_Stored records_.
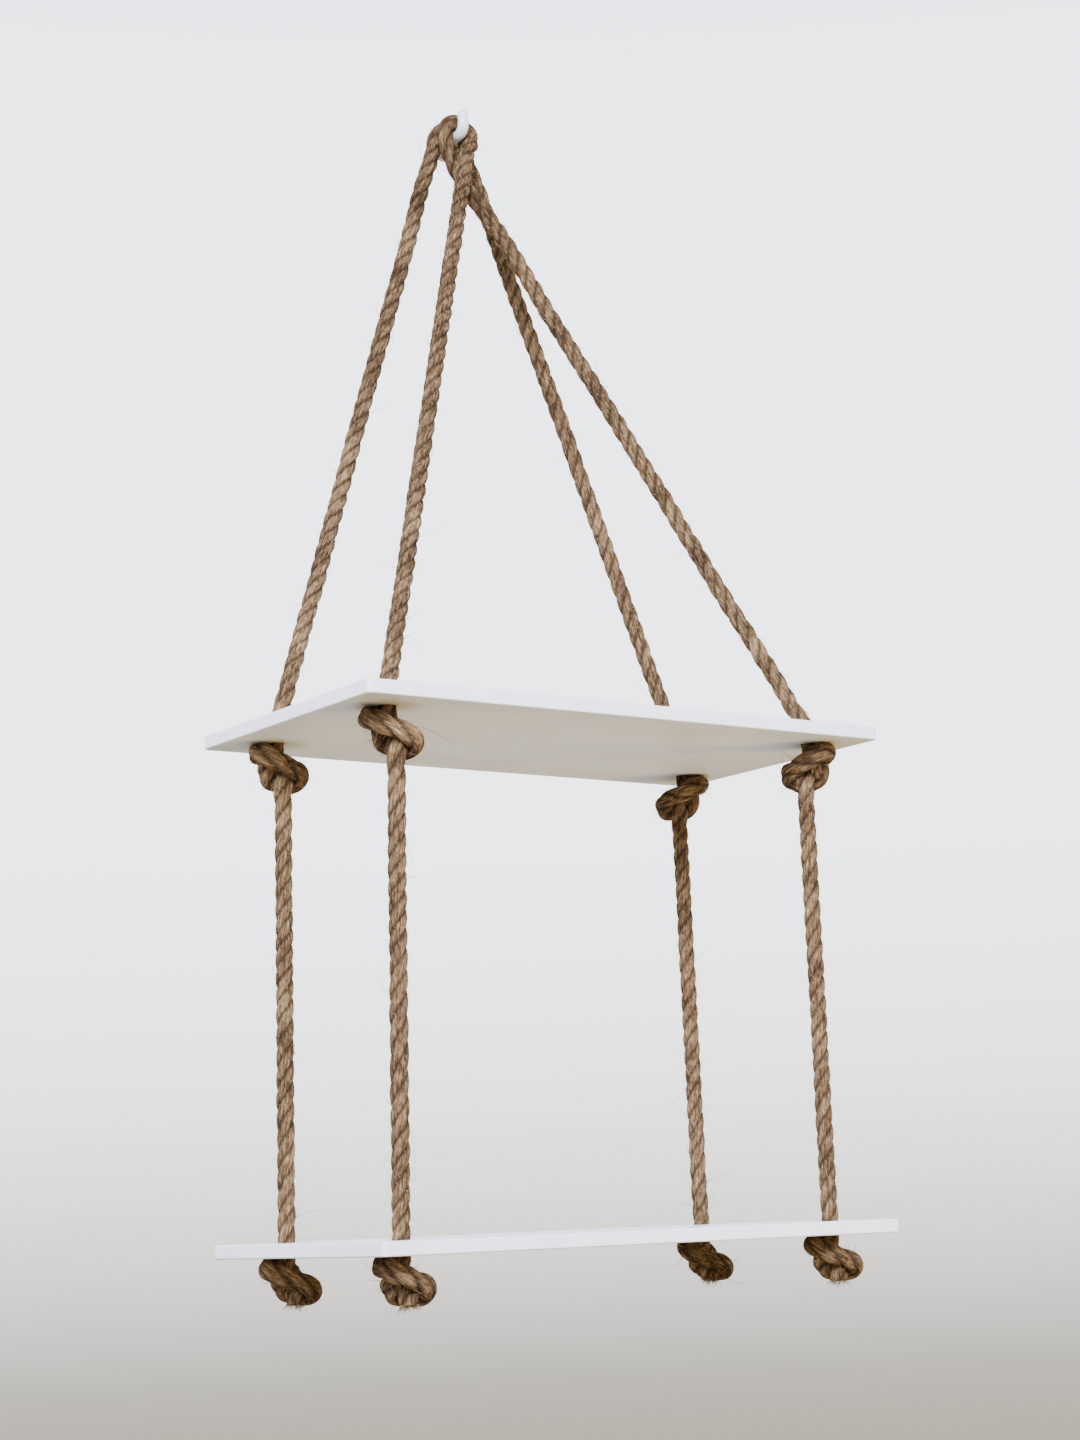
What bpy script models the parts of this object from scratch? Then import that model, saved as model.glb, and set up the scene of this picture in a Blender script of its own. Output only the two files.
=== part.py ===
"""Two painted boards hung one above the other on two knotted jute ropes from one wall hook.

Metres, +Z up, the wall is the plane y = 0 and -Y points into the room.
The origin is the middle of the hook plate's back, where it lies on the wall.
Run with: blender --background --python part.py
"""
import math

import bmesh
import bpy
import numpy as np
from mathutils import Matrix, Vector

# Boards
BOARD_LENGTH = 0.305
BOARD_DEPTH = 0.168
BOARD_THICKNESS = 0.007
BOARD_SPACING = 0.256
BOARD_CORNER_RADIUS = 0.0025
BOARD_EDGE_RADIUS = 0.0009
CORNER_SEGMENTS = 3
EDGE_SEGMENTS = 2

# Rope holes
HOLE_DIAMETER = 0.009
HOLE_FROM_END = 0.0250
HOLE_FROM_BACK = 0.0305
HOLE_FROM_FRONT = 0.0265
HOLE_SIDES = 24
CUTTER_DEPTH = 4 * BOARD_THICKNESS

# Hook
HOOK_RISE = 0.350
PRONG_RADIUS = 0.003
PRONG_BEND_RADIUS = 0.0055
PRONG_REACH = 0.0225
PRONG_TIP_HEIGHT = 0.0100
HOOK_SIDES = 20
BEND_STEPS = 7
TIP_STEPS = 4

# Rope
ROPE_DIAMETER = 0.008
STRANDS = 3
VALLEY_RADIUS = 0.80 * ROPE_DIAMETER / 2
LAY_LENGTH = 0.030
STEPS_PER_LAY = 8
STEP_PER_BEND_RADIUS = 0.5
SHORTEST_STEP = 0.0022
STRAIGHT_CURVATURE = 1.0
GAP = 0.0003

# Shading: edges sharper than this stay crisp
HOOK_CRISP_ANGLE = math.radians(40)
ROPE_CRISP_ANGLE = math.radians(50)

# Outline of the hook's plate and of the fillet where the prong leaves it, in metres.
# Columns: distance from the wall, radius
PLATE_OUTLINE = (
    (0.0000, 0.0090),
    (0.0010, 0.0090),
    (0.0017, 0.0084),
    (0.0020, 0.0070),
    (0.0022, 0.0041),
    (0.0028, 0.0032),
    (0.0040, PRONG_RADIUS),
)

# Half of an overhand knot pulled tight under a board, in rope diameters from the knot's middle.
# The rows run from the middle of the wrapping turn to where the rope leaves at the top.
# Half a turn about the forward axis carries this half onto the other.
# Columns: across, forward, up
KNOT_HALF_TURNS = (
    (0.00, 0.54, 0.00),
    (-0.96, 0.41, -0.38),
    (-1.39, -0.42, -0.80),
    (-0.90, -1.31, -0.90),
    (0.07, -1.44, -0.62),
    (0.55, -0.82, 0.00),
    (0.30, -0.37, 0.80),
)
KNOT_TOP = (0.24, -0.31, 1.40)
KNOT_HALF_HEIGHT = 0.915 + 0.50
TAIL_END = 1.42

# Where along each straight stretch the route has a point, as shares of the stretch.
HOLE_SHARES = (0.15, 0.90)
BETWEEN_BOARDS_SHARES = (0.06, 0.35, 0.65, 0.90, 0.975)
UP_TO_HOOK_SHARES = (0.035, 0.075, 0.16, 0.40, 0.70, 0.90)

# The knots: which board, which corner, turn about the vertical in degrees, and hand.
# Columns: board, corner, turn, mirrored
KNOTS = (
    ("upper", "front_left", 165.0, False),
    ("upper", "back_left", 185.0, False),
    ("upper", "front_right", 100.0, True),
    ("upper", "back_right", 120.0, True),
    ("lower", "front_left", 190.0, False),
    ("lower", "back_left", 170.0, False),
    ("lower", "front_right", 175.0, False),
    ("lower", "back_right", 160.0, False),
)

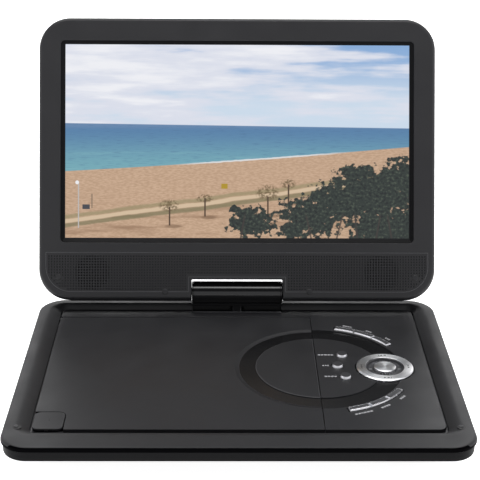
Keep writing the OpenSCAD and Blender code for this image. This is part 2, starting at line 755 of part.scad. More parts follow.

_Instruction_. Starting with the first line of the records, repeat every line up to and including the one containing "EDGE_SEGMENTS = 2", and nothing else.

_The result_.
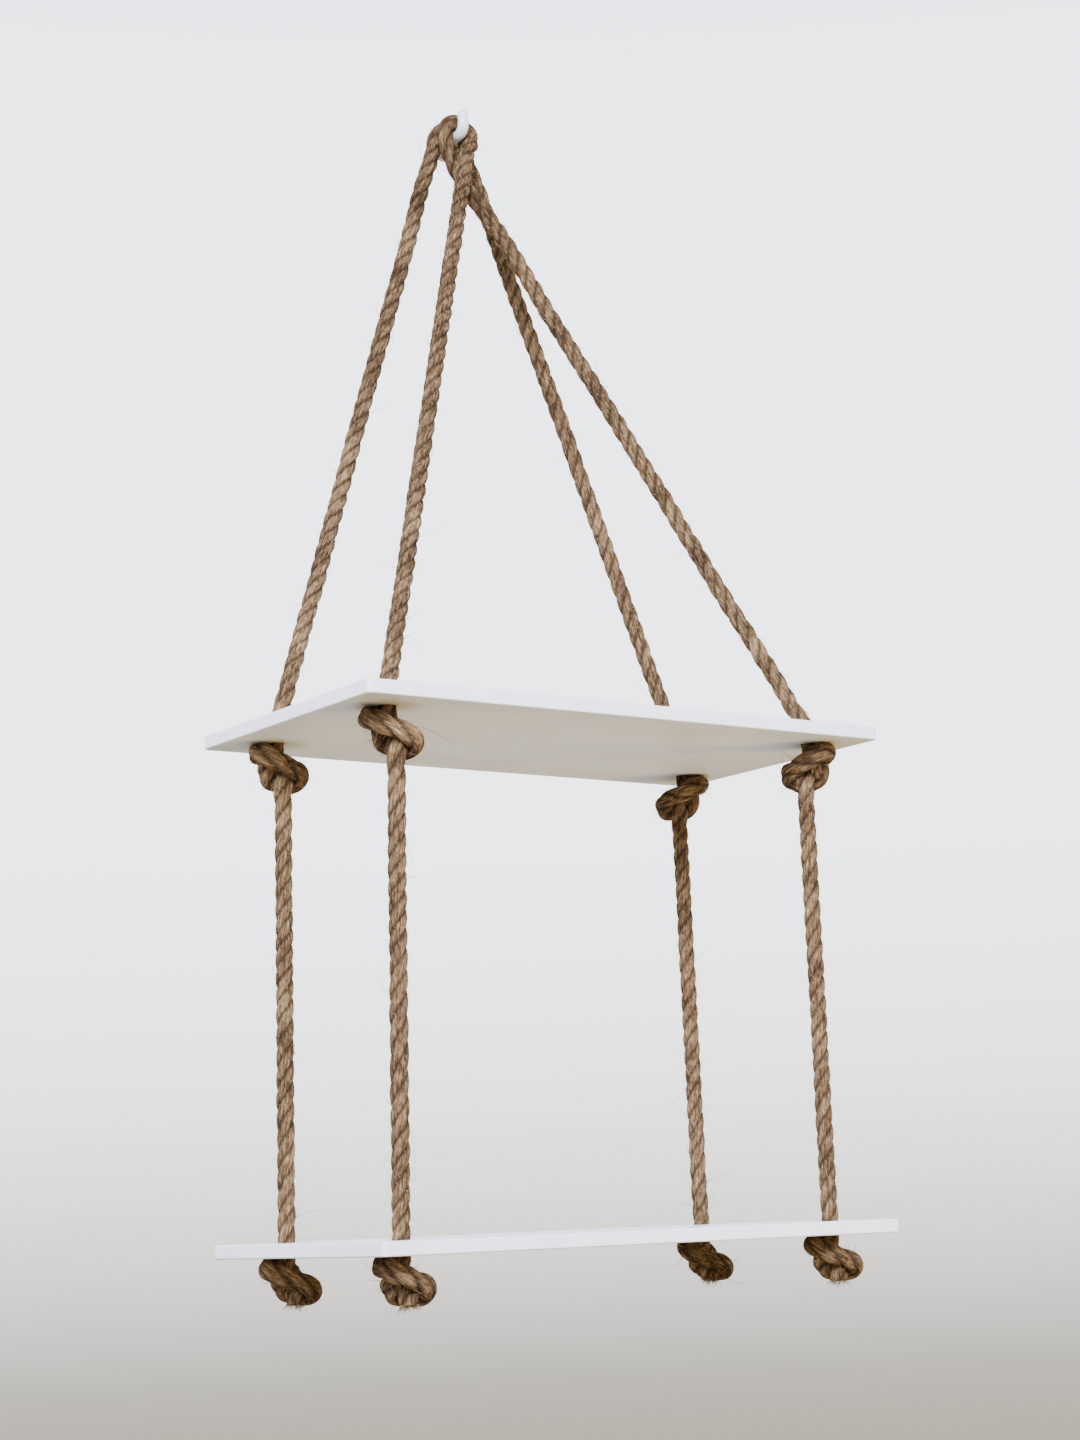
What bpy script models the parts of this object from scratch? Then import that model, saved as model.glb, and set up the scene of this picture in a Blender script of its own. Output only the two files.
=== part.py ===
"""Two painted boards hung one above the other on two knotted jute ropes from one wall hook.

Metres, +Z up, the wall is the plane y = 0 and -Y points into the room.
The origin is the middle of the hook plate's back, where it lies on the wall.
Run with: blender --background --python part.py
"""
import math

import bmesh
import bpy
import numpy as np
from mathutils import Matrix, Vector

# Boards
BOARD_LENGTH = 0.305
BOARD_DEPTH = 0.168
BOARD_THICKNESS = 0.007
BOARD_SPACING = 0.256
BOARD_CORNER_RADIUS = 0.0025
BOARD_EDGE_RADIUS = 0.0009
CORNER_SEGMENTS = 3
EDGE_SEGMENTS = 2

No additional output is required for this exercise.